Tempting though it might be for politicians to press for a tougher
and tougher approach on crime, any society can ultimately only operate
a system of punishment it can afford. With an annual place in prison
costing well over £30,000, there are strong arguments for
a limiting the use of custody to the most serious, dangerous and
prolific offenders and developing effective community based alternatives
for others. The evidence is mixed on how far electronic monitoring
helps that development. A recent study of the impact of “prison
without bars” on teenage offenders found higher than expected
reconviction rates.
On the general thrust of sentencing policy,
the Conservative party has attacked the requirement on the SGC as
an unnecessary constraint which somehow puts the cart of correctional
services before the horse of justice. The Tories have promised a
harsher law and order policy in which parliament would have the
final say over the content of sentencing guidelines, home detention
curfew – under which certain prisoners are eligible to be
released up to four months before the normal date -would be abolished
and a more transparent structure of sentencing introduced, with
a more widespread use of mandatory minimum jail terms for certain
crimes. Their proposals would involve an additional 20,000 prison
places, which, given the research on the effectiveness of prison,
do not sit well with their commitments to cut waste in public spending.
NOMS
The third strand to the government’s
plans revolves around the controversial National Offender Management
Service (NOMS), the organisational structure it is hoped will deliver
both reductions in reoffending and help stem the rise in imprisonment
. While no one disagrees with the need for a more integrated approach
to the case management of offenders throughout their offending careers,
there is considerable unease about aspects of a policy which would
effectively mean the demise of the probation service, and the future
organisation of prison and community based supervision at the level
of ten regions of England and Wales. Lord Coulsfield’s inquiry
considered it essential for community penalties to be delivered
at a very local level and for both sentencers and local people to
be much more involved in decisions about what actually happens to
offenders. The Local Government Association in their recent report
Going Straight argued that rather than going down the road of regional
offender management, lessons should be learnt from the partly successful
reforms to youth justice based around locally led Youth Offending
Teams. In Scotland, following a period of consultation, the Executive
explicitly rejected the creation of a unified correctional service
in favour of a partnership approach between prisons and local authorities.

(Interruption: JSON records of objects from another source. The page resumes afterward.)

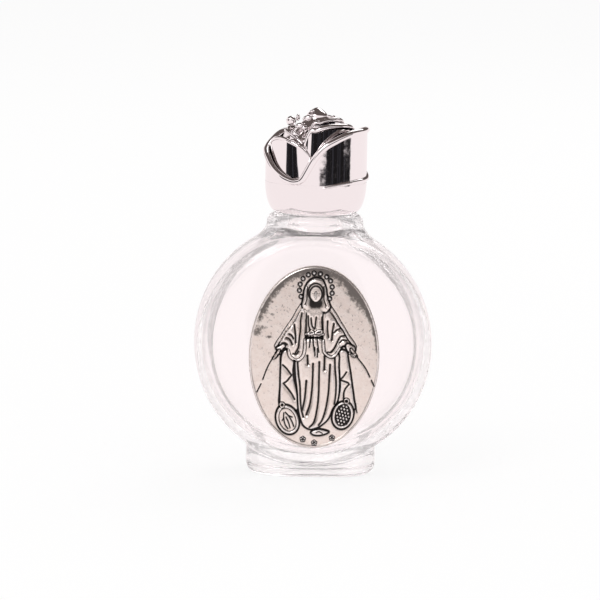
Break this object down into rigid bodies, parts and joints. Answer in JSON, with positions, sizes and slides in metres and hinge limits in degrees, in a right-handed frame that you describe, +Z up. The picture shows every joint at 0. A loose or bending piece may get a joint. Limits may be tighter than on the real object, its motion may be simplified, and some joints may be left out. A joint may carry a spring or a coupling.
{
  "type": "holy water bottle",
  "caption": "Flat round glass flask on an oval foot with an oval relief medal on its front and a rose-shaped metal screw cap, for carrying holy water.",
  "frame": {"origin": "centre of the foot's flat underside, on the neck's axis", "axes": "+Z up along the neck, -Y out of the front face that carries the medal, +X to the right seen from the front"},
  "size_m": [0.042, 0.0229, 0.065],
  "materials": {
    "clear_glass": "clear, very faint pink tint, fire-polished",
    "antique_silver": "antique silver plate, dark in the grooves and bright on the raised folds",
    "clear_glue": "clear cured adhesive",
    "natural_plastic": "soft natural polyethylene",
    "seal_foam": "soft closed-cell foam",
    "liner_plastic": "moulded white plastic",
    "chrome_plate": "bright chrome plate"
  },
  "bodies": {
    "bottle": {"glass_bottle": "clear_glass", "front_medal": "antique_silver", "glue_pad": "clear_glue", "drip_plug": "natural_plastic"},
    "seal": {"sealing_disc": "seal_foam"},
    "cap": {"rose_cap_shell": "chrome_plate", "threaded_liner": "liner_plastic"}
  },
  "joints": [
    {"name": "cap_rise", "type": "slide", "parent": "bottle", "child": "seal", "axis": [0, 0, 1], "range_m": [0, 0.0106]},
    {"name": "cap_turn", "type": "hinge", "parent": "seal", "child": "cap", "pos_m": [0, 0, 0.05], "axis": [0, 0, 1], "range_deg": [0, 1800]}
  ],
  "couplings": [
    {"joint": "cap_rise", "follows": "cap_turn", "m_per_rad": 0.00033423}
  ]
}
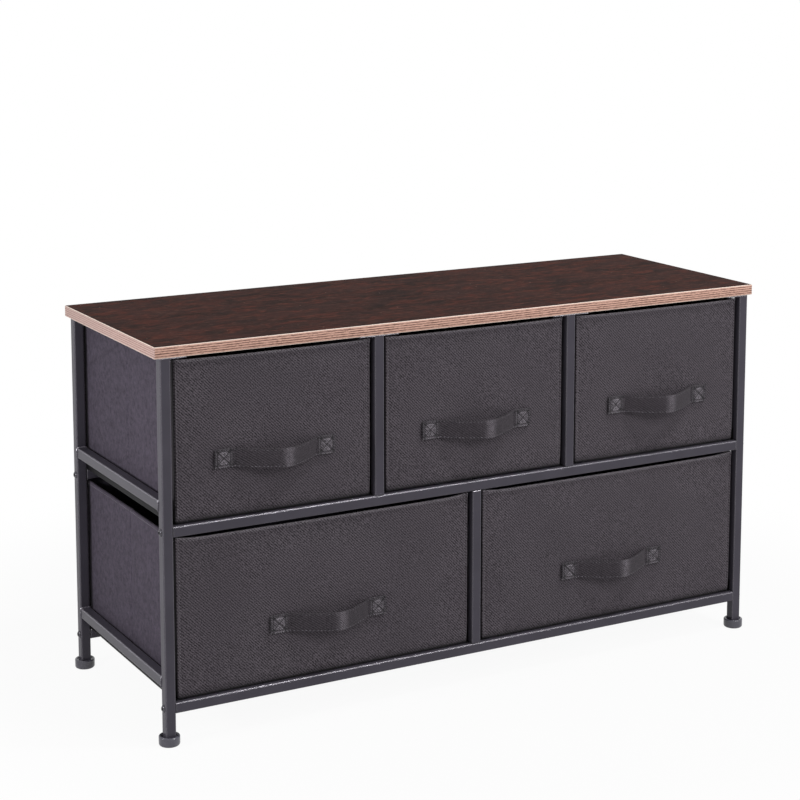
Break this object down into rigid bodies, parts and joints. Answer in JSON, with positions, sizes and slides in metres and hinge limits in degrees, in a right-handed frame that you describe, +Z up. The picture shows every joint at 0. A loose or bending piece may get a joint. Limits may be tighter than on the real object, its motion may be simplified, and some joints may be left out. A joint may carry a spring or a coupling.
{
  "type": "fabric drawer dresser",
  "caption": "Wide low dresser: wood-look board on a bolted black steel-tube frame with five soft fabric drawers, pulled by stitched strap handles.",
  "frame": {"origin": "centre of the bounding box in plan, on the floor under the feet", "axes": "+X to the right as seen from the front, +Y to the back, +Z up; the drawers open towards -Y"},
  "size_m": [1, 0.3746, 0.555],
  "materials": {
    "laminate": "satin laminate with a dark rustic grain",
    "powder_coat": "dark grey powder coat, satin",
    "runner_steel": "black painted sheet",
    "black_screw": "black oxide, glossy",
    "foot_plastic": "moulded, glossy",
    "drawer_fabric": "charcoal woven polyester over stiff board",
    "base_fabric": "charcoal non-woven cloth over stiff board",
    "strap_fabric": "folded and stitched charcoal cloth"
  },
  "bodies": {
    "frame": {"top_board": "laminate", "leg_front_left": "powder_coat", "rail_screw_middle_front_left": "black_screw", "rail_screw_bottom_front_left": "black_screw", "leg_front_right": "powder_coat", "rail_screw_middle_front_right": "black_screw", "rail_screw_bottom_front_right": "black_screw", "leg_back_left": "powder_coat", "rail_screw_middle_back_left": "black_screw", "rail_screw_bottom_back_left": "black_screw", "leg_back_right": "powder_coat", "rail_screw_middle_back_right": "black_screw", "rail_screw_bottom_back_right": "black_screw", "side_rail_middle_left": "powder_coat", "side_rail_bottom_left": "powder_coat", "side_rail_middle_right": "powder_coat", "side_rail_bottom_right": "powder_coat", "front_rail_middle": "powder_coat", "front_rail_bottom": "powder_coat", "upper_post_front_left": "powder_coat", "upper_post_screw_front_left": "black_screw", "upper_post_front_right": "powder_coat", "upper_post_screw_front_right": "black_screw", "lower_post_front": "powder_coat", "lower_post_screw_front": "black_screw", "back_rail_middle": "powder_coat", "back_rail_bottom": "powder_coat", "upper_post_back_left": "powder_coat", "upper_post_screw_back_left": "black_screw", "upper_post_back_right": "powder_coat", "upper_post_screw_back_right": "black_screw", "lower_post_back": "powder_coat", "lower_post_screw_back": "black_screw", "runner_upper_left": "runner_steel", "runner_upper_inner_left": "runner_steel", "runner_upper_inner_right": "runner_steel", "runner_upper_right": "runner_steel", "runner_lower_left": "runner_steel", "runner_lower_inner": "runner_steel", "runner_lower_right": "runner_steel"},
    "foot_front_left": {"foot_front_left": "foot_plastic"},
    "foot_front_right": {"foot_front_right": "foot_plastic"},
    "foot_back_left": {"foot_back_left": "foot_plastic"},
    "foot_back_right": {"foot_back_right": "foot_plastic"},
    "drawer_upper_left": {"drawer_box_upper_left": "drawer_fabric", "drawer_base_upper_left": "base_fabric", "drawer_strap_upper_left": "strap_fabric"},
    "drawer_upper_centre": {"drawer_box_upper_centre": "drawer_fabric", "drawer_base_upper_centre": "base_fabric", "drawer_strap_upper_centre": "strap_fabric"},
    "drawer_upper_right": {"drawer_box_upper_right": "drawer_fabric", "drawer_base_upper_right": "base_fabric", "drawer_strap_upper_right": "strap_fabric"},
    "drawer_lower_left": {"drawer_box_lower_left": "drawer_fabric", "drawer_base_lower_left": "base_fabric", "drawer_strap_lower_left": "strap_fabric"},
    "drawer_lower_right": {"drawer_box_lower_right": "drawer_fabric", "drawer_base_lower_right": "base_fabric", "drawer_strap_lower_right": "strap_fabric"}
  },
  "joints": [
    {"name": "foot_front_left_thread", "type": "hinge", "parent": "frame", "child": "foot_front_left", "pos_m": [-0.4845, -0.16043, 0], "axis": [0, 0, -1], "range_deg": [0, 2880]},
    {"name": "foot_front_right_thread", "type": "hinge", "parent": "frame", "child": "foot_front_right", "pos_m": [0.4845, -0.16043, 0], "axis": [0, 0, -1], "range_deg": [0, 2880]},
    {"name": "foot_back_left_thread", "type": "hinge", "parent": "frame", "child": "foot_back_left", "pos_m": [-0.4845, 0.17257, 0], "axis": [0, 0, -1], "range_deg": [0, 2880]},
    {"name": "foot_back_right_thread", "type": "hinge", "parent": "frame", "child": "foot_back_right", "pos_m": [0.4845, 0.17257, 0], "axis": [0, 0, -1], "range_deg": [0, 2880]},
    {"name": "drawer_upper_left_slide", "type": "slide", "parent": "frame", "child": "drawer_upper_left", "axis": [0, -1, 0], "range_m": [0, 0.3]},
    {"name": "drawer_upper_centre_slide", "type": "slide", "parent": "frame", "child": "drawer_upper_centre", "axis": [0, -1, 0], "range_m": [0, 0.3]},
    {"name": "drawer_upper_right_slide", "type": "slide", "parent": "frame", "child": "drawer_upper_right", "axis": [0, -1, 0], "range_m": [0, 0.3]},
    {"name": "drawer_lower_left_slide", "type": "slide", "parent": "frame", "child": "drawer_lower_left", "axis": [0, -1, 0], "range_m": [0, 0.3]},
    {"name": "drawer_lower_right_slide", "type": "slide", "parent": "frame", "child": "drawer_lower_right", "axis": [0, -1, 0], "range_m": [0, 0.3]}
  ]
}
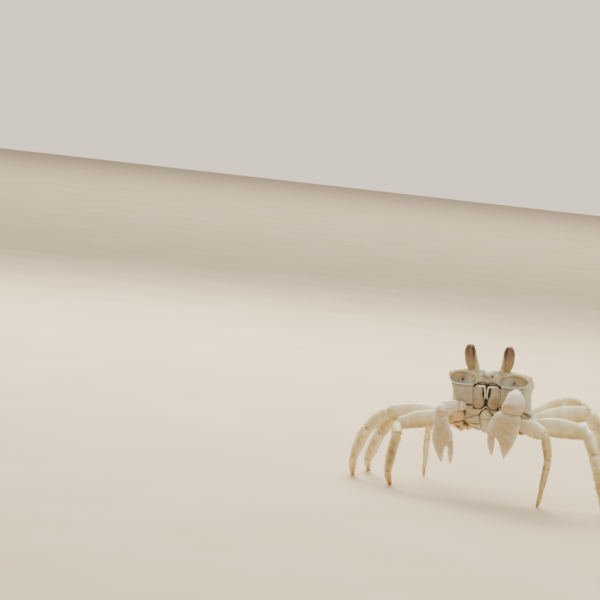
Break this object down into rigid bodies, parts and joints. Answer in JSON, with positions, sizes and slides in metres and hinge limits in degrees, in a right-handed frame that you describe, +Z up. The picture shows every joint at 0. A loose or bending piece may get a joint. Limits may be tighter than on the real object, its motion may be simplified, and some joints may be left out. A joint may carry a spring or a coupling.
{
  "type": "ghost crab",
  "caption": "Life-size still model of a ghost crab standing on its legs, eyes raised on stalks, one claw larger, one hind leg lifted.",
  "frame": {"origin": "middle of the crab's footprint box, on the floor it stands on", "axes": "-Y is the way the crab faces, +X is towards the crab's left, along its widest stance, and +Z is up"},
  "size_m": [0.0976, 0.0518, 0.0555],
  "materials": {
    "shell": "sandy grey cream shell, finely granular",
    "belly": "pale smooth shell plates of the face and belly",
    "claw": "whitish granular claw shell",
    "leg": "pale straw leg shell, slightly translucent",
    "tip": "horn-yellow end segments, smooth",
    "cornea": "glossy brown eye surface"
  },
  "bodies": {
    "root": {"carapace": "shell", "sternum": "belly", "abdomen": "belly", "eyestalk_left": "belly", "cornea_left": "cornea", "maxilliped_left": "belly", "eyestalk_right": "belly", "cornea_right": "cornea", "maxilliped_right": "belly", "claw_left_base": "claw", "claw_left_merus": "claw", "claw_left_carpus": "claw", "claw_left_palm": "claw", "claw_left_finger": "claw", "claw_right_base": "claw", "claw_right_merus": "claw", "claw_right_carpus": "claw", "claw_right_palm": "claw", "claw_right_finger": "claw", "leg_2_left_base": "leg", "leg_2_left_merus": "leg", "leg_2_left_carpus": "leg", "leg_2_left_propodus": "leg", "leg_2_left_dactyl": "tip", "leg_3_left_base": "leg", "leg_3_left_merus": "leg", "leg_3_left_carpus": "leg", "leg_3_left_propodus": "leg", "leg_3_left_dactyl": "tip", "leg_4_left_base": "leg", "leg_4_left_merus": "leg", "leg_4_left_carpus": "leg", "leg_4_left_propodus": "leg", "leg_4_left_dactyl": "tip", "leg_5_left_base": "leg", "leg_5_left_merus": "leg", "leg_5_left_carpus": "leg", "leg_5_left_propodus": "leg", "leg_5_left_dactyl": "tip", "leg_2_right_base": "leg", "leg_2_right_merus": "leg", "leg_2_right_carpus": "leg", "leg_2_right_propodus": "leg", "leg_2_right_dactyl": "tip", "leg_3_right_base": "leg", "leg_3_right_merus": "leg", "leg_3_right_carpus": "leg", "leg_3_right_propodus": "leg", "leg_3_right_dactyl": "tip", "leg_4_right_base": "leg", "leg_4_right_merus": "leg", "leg_4_right_carpus": "leg", "leg_4_right_propodus": "leg", "leg_4_right_dactyl": "tip", "leg_5_right_base": "leg", "leg_5_right_merus": "leg", "leg_5_right_carpus": "leg", "leg_5_right_propodus": "leg", "leg_5_right_dactyl": "tip"}
  },
  "joints": []
}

Internationally there is no clear association
between rates of imprisonment and organisational structure although
it is of some concern that rates have grown sharply in New Zealand
since a NOMS style approach was introduced.
There is concern too about the notion of “contestability”,
which aims to encourage a wide range of organisations from the private,
public and voluntary sectors to bid to run services currently provided
by prison and probation. Some fear that the threat or reality of
a changing cast of service providers will clock up substantial transaction
costs while doing little to enhance relationships with the courts,
or improve morale among key workers.
When and if the Bill faces detailed parliamentary
scrutiny, ministers can expect something of a grilling, especially
on NOMS. While it is true that Patrick Carter proposed the principles
of much greater joint working between prison and probation and a
purchaser provider split, the practical planning undertaken thus
far in the Home Office has not been especially smooth. While some
of the hostility comes from expected sources such as trade unions
and the political opposition, genuine questions remain to be answered.
The final RCP publication contains the thoughts
of 40 well known figures on how they would rethink crime and punishment.
The most controversy was created by Judge Christopher Compston who
said he would release 20,000 prisoners on parole within 6 months
but it is another of his suggestions which is most relevant here:
“We also need to stop politicians meddling so much and so
often..” a thought echoed by Stephen Irwin , Chairman of the
General Council of the Bar who would take politics out of policymaking
and make policy based on evidence of what works.